A shareholder has also the possibility of requesting an admission card for a proxy holder that gives a physical meeting on behalf of the shareholder. The request must be made according to the above guidelines. The shareholder must fill in and sign the proxy and postal voting form, which can be found on the Company’s website http://www.scandiononcology.com. The proxy must bring the admission card and the original form at the general meeting.

Electronic participation

Electronic participation in the General Meeting takes place through Microsoft Teams.

At the Company’s homepage information is available on the procedure in connection with electronic participation in the General Meeting.

For electronic participation, each shareholder is responsible for ensuring that the shareholder has a mobile phone or a desktop device with a web browser and that the shareholder has an adequate and functioning internet connection available at the time of the General Meeting.

Nominee

To be entitled to participate in the general meeting, shareholders whose shares are registered in the name of a nominee must temporarily re-register their shares in their own names in the share register. Such registration must be duly effected in the share register on Tuesday, 19 May 2020, and the shareholders must therefore advise their nominees well in advance of such date.

Questions

The shareholders have the right to ask questions in relation to the issues on the agenda to be discussed at the general meeting. The questions can be made in writing before the general meeting or at the general meeting. The answer will – with the limitations that follow from the legislation – if possible be made at the general meeting or be made available to the shareholders no later than two weeks after the general meeting.

COVID-19

Due to the COVID-19 situation, any shareholder showing any symptoms will be referred to participate electronically. Furthermore, the Danish authorities’ measures may lead to shareholders being referred to participate electronically.

Material

All material mentioned in this notice can be obtained from Carit Jacques Andersen, e-mail cja@scandiononcology.com. The material will only be forwarded by e-mail, and thus the e-mail address must be specified.

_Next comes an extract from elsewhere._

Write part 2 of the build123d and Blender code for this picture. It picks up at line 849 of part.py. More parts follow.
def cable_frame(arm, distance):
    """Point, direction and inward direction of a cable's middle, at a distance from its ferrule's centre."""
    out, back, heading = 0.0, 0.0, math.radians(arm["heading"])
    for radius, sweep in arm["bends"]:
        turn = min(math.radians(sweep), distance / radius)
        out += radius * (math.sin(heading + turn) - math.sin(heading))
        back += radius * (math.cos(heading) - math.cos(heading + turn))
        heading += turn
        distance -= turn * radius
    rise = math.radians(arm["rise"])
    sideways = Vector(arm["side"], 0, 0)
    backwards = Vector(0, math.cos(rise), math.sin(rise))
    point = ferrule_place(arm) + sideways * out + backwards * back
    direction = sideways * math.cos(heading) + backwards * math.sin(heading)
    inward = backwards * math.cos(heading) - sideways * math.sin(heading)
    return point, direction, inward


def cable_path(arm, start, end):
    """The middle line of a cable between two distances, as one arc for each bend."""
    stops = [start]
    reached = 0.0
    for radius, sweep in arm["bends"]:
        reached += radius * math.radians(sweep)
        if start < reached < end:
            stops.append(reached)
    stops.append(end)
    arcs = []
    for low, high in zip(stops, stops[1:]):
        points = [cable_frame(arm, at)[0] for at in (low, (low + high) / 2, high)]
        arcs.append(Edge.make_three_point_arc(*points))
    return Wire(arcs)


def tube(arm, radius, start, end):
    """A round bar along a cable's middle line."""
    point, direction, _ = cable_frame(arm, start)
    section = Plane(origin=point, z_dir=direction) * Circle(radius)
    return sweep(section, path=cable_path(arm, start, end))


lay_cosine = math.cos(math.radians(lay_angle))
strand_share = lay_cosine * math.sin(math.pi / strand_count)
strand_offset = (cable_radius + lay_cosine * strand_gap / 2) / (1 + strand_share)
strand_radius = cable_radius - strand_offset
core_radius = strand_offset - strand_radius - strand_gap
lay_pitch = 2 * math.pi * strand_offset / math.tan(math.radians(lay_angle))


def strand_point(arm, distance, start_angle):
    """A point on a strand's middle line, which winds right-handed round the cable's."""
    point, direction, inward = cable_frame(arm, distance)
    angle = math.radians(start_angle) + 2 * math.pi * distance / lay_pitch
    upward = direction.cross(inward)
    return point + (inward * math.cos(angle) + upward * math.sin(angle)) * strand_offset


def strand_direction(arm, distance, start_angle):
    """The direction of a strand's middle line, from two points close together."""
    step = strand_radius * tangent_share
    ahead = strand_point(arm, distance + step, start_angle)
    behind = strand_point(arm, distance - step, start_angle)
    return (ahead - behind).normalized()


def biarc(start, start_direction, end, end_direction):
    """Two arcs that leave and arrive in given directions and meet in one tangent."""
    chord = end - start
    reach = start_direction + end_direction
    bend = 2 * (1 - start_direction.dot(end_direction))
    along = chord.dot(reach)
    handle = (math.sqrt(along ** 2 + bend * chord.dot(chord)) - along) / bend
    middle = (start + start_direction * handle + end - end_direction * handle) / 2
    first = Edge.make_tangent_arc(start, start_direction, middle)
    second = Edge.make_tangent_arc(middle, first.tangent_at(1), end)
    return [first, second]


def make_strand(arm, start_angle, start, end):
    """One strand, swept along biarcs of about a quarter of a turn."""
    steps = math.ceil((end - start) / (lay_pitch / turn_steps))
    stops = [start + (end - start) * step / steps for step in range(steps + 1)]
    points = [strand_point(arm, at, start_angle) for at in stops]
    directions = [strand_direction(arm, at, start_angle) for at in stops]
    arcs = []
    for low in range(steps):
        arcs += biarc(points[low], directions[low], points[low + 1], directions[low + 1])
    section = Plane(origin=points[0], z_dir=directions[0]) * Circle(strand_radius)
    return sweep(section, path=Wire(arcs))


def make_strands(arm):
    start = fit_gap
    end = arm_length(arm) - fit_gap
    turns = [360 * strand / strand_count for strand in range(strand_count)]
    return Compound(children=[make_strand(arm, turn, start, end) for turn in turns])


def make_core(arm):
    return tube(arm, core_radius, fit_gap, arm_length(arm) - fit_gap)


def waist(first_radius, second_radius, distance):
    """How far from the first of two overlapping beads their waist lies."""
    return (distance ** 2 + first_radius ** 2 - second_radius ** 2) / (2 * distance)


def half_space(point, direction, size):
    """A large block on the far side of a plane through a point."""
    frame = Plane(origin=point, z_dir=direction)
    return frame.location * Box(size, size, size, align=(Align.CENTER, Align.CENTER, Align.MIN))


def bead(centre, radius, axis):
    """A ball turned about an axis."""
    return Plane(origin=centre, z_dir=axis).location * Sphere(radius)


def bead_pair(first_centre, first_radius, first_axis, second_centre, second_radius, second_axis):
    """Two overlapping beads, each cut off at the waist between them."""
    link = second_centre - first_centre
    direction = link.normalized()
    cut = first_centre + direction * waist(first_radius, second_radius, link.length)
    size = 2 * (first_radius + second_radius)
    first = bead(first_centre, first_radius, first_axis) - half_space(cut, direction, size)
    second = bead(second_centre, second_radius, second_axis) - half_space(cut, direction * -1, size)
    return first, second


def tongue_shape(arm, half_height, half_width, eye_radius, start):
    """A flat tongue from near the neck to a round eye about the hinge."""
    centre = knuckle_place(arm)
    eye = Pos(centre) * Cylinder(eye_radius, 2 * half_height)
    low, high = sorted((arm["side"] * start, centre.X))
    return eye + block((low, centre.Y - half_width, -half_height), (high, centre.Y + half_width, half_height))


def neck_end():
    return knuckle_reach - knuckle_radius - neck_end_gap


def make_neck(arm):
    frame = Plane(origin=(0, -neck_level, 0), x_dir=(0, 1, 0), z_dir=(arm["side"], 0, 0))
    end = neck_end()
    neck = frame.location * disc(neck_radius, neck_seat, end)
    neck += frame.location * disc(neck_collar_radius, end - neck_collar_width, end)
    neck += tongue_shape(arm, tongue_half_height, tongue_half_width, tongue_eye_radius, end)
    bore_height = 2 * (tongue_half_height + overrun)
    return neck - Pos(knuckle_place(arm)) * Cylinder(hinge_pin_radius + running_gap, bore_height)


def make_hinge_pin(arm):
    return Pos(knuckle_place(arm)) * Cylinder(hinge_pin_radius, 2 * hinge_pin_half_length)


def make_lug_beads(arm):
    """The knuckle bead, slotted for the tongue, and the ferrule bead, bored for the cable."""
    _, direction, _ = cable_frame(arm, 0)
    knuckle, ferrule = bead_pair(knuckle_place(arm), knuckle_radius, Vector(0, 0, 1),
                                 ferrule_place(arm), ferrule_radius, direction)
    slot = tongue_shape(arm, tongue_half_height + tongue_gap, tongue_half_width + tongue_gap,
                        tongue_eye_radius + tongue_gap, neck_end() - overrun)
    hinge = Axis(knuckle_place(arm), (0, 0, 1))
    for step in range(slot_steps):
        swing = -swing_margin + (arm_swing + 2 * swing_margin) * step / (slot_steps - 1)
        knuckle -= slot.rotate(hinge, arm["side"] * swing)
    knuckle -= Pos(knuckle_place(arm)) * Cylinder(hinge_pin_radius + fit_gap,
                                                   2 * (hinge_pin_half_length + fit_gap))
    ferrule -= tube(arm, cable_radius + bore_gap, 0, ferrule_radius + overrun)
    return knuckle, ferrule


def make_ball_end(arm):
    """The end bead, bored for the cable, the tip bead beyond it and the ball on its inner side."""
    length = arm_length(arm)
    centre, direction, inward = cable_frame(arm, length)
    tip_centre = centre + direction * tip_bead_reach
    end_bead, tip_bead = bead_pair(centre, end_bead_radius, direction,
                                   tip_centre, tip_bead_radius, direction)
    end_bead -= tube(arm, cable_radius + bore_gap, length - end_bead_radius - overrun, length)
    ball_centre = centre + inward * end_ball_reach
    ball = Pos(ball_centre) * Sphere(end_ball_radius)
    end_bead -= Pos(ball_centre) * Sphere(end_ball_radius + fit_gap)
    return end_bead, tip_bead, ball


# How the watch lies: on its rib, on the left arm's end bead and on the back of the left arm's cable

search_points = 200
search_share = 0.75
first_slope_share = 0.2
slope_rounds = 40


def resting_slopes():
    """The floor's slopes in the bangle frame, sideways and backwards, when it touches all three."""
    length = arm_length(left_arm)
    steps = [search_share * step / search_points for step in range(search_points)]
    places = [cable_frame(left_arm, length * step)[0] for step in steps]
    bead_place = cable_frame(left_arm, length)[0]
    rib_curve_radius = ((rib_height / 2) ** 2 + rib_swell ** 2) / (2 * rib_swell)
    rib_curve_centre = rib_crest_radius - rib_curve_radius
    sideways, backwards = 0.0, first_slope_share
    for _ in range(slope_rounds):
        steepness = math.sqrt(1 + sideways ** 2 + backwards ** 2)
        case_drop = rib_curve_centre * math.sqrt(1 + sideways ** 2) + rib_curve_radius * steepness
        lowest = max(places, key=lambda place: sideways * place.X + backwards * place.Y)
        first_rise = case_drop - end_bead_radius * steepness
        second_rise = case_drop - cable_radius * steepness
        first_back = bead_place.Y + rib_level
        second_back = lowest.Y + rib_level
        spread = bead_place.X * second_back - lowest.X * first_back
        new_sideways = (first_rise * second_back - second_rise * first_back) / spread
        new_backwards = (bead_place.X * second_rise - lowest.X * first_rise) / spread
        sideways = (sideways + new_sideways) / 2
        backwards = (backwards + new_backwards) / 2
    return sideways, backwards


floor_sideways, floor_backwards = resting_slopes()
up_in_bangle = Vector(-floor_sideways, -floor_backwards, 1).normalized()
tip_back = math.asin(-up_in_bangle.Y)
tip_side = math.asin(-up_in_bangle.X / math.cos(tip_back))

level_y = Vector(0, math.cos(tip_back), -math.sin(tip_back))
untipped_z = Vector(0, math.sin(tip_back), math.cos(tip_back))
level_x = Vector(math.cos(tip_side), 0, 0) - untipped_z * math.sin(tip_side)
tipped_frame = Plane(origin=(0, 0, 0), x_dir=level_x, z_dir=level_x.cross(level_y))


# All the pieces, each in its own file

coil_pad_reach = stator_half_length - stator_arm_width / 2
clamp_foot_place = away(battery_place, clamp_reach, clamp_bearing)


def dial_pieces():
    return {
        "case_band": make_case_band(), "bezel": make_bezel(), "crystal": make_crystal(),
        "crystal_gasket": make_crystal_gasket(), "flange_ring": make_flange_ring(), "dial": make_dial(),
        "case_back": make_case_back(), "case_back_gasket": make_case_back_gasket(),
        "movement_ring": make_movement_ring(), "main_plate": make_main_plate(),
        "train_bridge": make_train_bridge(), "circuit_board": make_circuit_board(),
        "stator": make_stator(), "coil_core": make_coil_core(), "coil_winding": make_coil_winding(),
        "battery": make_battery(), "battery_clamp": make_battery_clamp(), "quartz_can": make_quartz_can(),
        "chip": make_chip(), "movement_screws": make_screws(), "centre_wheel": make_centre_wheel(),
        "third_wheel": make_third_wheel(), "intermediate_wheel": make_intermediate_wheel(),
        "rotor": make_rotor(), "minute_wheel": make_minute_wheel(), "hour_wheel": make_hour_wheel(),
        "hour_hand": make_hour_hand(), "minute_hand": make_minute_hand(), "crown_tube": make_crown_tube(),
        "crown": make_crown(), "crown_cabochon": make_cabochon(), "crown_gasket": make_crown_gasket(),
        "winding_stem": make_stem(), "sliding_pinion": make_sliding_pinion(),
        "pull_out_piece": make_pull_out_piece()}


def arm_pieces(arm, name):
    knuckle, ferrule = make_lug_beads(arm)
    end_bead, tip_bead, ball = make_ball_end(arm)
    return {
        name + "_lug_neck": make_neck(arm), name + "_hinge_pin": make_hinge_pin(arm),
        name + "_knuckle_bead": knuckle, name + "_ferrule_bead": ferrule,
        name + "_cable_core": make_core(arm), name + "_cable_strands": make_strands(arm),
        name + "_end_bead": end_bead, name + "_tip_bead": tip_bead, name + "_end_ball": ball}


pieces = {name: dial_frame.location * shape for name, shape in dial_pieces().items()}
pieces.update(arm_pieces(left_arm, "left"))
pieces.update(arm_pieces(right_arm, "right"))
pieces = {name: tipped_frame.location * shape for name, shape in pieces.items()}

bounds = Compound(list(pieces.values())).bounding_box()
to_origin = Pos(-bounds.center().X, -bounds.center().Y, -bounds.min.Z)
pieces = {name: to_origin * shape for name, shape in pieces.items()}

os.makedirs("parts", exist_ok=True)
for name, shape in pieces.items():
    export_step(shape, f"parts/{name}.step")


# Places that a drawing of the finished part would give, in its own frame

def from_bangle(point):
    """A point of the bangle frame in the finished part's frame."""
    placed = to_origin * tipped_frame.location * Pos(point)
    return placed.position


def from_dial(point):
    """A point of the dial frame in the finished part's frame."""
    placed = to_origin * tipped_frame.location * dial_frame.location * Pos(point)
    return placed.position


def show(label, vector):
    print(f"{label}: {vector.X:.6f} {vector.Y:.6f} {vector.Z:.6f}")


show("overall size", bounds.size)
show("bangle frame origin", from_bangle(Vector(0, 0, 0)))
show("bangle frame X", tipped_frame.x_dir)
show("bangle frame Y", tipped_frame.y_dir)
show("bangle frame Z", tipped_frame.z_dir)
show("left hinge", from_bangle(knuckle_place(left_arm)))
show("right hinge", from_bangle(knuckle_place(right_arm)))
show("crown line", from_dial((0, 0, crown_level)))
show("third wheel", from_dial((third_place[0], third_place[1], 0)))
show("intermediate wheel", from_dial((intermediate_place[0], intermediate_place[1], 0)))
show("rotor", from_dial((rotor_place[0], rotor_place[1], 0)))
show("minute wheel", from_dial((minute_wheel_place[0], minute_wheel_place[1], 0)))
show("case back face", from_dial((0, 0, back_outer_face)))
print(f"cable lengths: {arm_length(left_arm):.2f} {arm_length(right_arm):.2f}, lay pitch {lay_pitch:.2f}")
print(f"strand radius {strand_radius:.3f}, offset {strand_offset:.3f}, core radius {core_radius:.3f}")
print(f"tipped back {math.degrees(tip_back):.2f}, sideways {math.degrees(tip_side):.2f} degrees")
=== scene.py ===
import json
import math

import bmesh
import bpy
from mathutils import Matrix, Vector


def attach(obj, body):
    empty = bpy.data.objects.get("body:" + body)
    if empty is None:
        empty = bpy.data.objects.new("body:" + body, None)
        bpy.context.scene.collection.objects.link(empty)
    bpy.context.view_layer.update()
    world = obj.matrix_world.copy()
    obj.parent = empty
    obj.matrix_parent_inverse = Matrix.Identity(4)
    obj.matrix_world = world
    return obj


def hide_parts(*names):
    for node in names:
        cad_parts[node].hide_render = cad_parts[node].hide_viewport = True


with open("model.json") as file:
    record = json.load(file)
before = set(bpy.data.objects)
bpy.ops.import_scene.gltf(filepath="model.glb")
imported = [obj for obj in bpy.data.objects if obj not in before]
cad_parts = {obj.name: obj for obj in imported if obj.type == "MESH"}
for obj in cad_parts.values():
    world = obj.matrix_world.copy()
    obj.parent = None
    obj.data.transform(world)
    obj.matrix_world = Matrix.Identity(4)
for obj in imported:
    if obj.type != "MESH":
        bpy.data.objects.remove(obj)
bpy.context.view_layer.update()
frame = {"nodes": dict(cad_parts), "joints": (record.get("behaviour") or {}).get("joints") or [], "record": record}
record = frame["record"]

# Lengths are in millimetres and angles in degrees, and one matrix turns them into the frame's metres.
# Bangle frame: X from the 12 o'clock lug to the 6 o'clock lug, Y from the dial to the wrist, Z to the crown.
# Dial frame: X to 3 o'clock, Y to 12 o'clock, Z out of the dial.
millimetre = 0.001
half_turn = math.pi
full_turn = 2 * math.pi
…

For further information regarding Scandion Oncology, please contact:

Nils Brünner, CEO

Phone: +45 26 14 47 08

E-mail: nb@scandiononcology.com

Scandion Oncology A/S is a biotechnology company that addresses one of the greatest challenges in modern oncology – the effective treatment of cancer which contains chemotherapy-resistant cells or which has developed resistance to a previously prescribed cancer-fighting drug. In preclinical in vitro-studies SCO-101 restores chemotherapy sensitivity in resistant cancer cells. Moreover, in animal studies, the company’s leading candidate drug, SCO-101, significantly enhances the efficacy of certain standard cancer treatments when given in combination. Scandion Oncology is now in clinical phase II trials with its lead compound, SCO-101, in patients with chemotherapy-resistant colorectal cancer. In addition to SCO-101 the Company has two other drug candidates, SCO-201 and SCO-301. Scandion Oncology was listed on Spotlight Stock Market, Sweden in November 2018.